Thursday, November 16, 2017

Loving Vincent

DIRECTORDorota Kobiela and Hugh Welchman  LEAD CAST:  Douglas Booth, Helen McCrory, Chris O’Dowd, Aidan Turner, Jerome Flynn  SCREENWRITER: Dorota Kobiela, Hugh Welchman & Jacek Dehnel  PRODUCER: Claudia Bluemhuber  EDITOR: Dorota Kobiela & Justyna Wierszynska  MUSICAL DIRECTOR:  Clint Mansell  GENRE: Animation Biography, Crime/Drama  CINEMATOGRAPHER:  Tristan Oliver & Lucasz Zal  DISTRIBUTOR: Solar Pictures (in the Philippines)  LOCATION: London, England  RUNNING TIME: 94 minutes
Technical assessment:  4
Moral assessment:  3
CINEMA rating: V14
Loving Vincent begins a year after Vincent’s death. Armand Roulin (Douglas Booth) is tasked by his father Joseph (Chris O’Dowd), a postman, to deliver Vincent’s letter to his brother Theo (Cezary Lukaszewicz). Armand goes to Paris and learns that Theo died shortly after van Gogh’s death. Though reluctant at first, Armand turns his errand into a quest that leads him to Auvers-sur-Oise where Vincent died. He meets Dr. Paul Gachet (Jerome Flynn) and his daughter Marguerite (Saoirse Ronan), and the many people who were Vincent’s subjects in his paintings. Puzzled by the strange circumstances of Vincent’s death, Armand investigates and hears from the people closest to the painter or those who knew him.  Did he shoot himself, and then changed his mind? Or was he murdered? If someone else shot him, who did it and why?

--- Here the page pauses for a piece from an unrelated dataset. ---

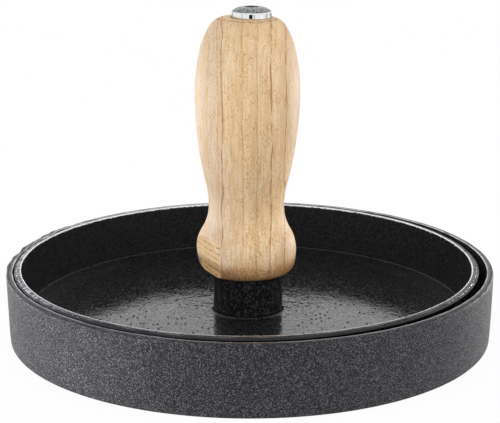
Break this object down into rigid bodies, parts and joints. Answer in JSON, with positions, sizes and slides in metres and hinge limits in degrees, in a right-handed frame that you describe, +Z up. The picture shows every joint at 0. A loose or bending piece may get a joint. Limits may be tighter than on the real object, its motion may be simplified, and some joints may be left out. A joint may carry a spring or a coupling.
{
  "type": "burger press",
  "caption": "Round cast-iron burger press: a shallow base dish and a loose press dish with a turned wooden handle held by a long bolt.",
  "frame": {"origin": "middle of the base dish's underside, on the table", "axes": "+Z up, along the lift of the press; +X to the right and -Y towards the viewer of the picture"},
  "size_m": [0.1524, 0.1524, 0.1023],
  "materials": {
    "base_iron": "fine sand-cast skin, seasoned black, satin",
    "press_iron": "seasoned black, glossy on the floor and inner wall",
    "handle_wood": "pale ash, clear satin lacquer",
    "bolt_metal": "bright plated steel"
  },
  "bodies": {
    "base": {"base_dish": "base_iron"},
    "press": {"press_dish": "press_iron", "handle": "handle_wood", "handle_bolt": "bolt_metal"}
  },
  "joints": [
    {"name": "press_lift", "type": "slide", "parent": "base", "child": "press", "axis": [0, 0, 1], "range_m": [0, 0.05]}
  ]
}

In the letter found in his breast pocket when he died, the Dutch painter Vincent Van Gogh wrote: “We cannot speak other than by our paintings.” This is exactly what directors Dorota Kobiela and Hugh Welchman tried to do in Loving Vincent, the first full-length oil painted animation film. It tells the story of Vincent van Gogh, one of the greatest revolutionary forces in art, by bringing his masterpieces back to life and allowing the subjects of these paintings to speak about his childhood, his passion, his tortured life and his mysterious death.  Kobiela and Welchman did a live-action version of the film first and then a team of over a hundred painters and animators rendered each frame in van Gogh’s style producing 65,000 paintings! The result is a mesmerizing visual delight! If you’ve ever wanted a painting to come to life, this is a must-see. Non-art lovers might find it dizzying and a strain to the eyes, though. Loving Vincent brings together van Gogh’s story and his colorful masterpieces in such a compelling biography, using pencil drawings for flashbacks. Although a veritable unknown in his lifetime, selling only one out of 860 paintings he made in eight years, Van Gogh has become one of the most loved painters of all times. Did he commit suicide? The film presents many hypotheses and each of the characters saw Vincent in a different light. Was he a gifted but tortured soul? Unbalanced in mind and heart? The film masterfully blended Vincent’s works with an appropriate musical score while the plot is simple and straightforward.
Although there are scenes of drinking and fights, plus Vincent’s mysterious death from a bullet wound, Loving Vincent is replete with values that may seem foreign and outdated today: integrity and doing what is right; honoring friendships; respect and the search for truth. Despite all the rejections he experienced in life, Vincent tried to assure everyone that no one is to be blamed for his death. Was it ambition that drove him to work so hard at his craft? Or was he trying to prove himself worthy of love and acceptance? Or was he compelled to put on canvas his own vision of the world expressing the joy and beauty he saw in it, regardless of other’s reception? Through his paintings, Vincent Van Gogh continues to speak to the men and women of today. Could he be telling us: “What you are is God’s gift to you. What you make of yourself is your gift to God”?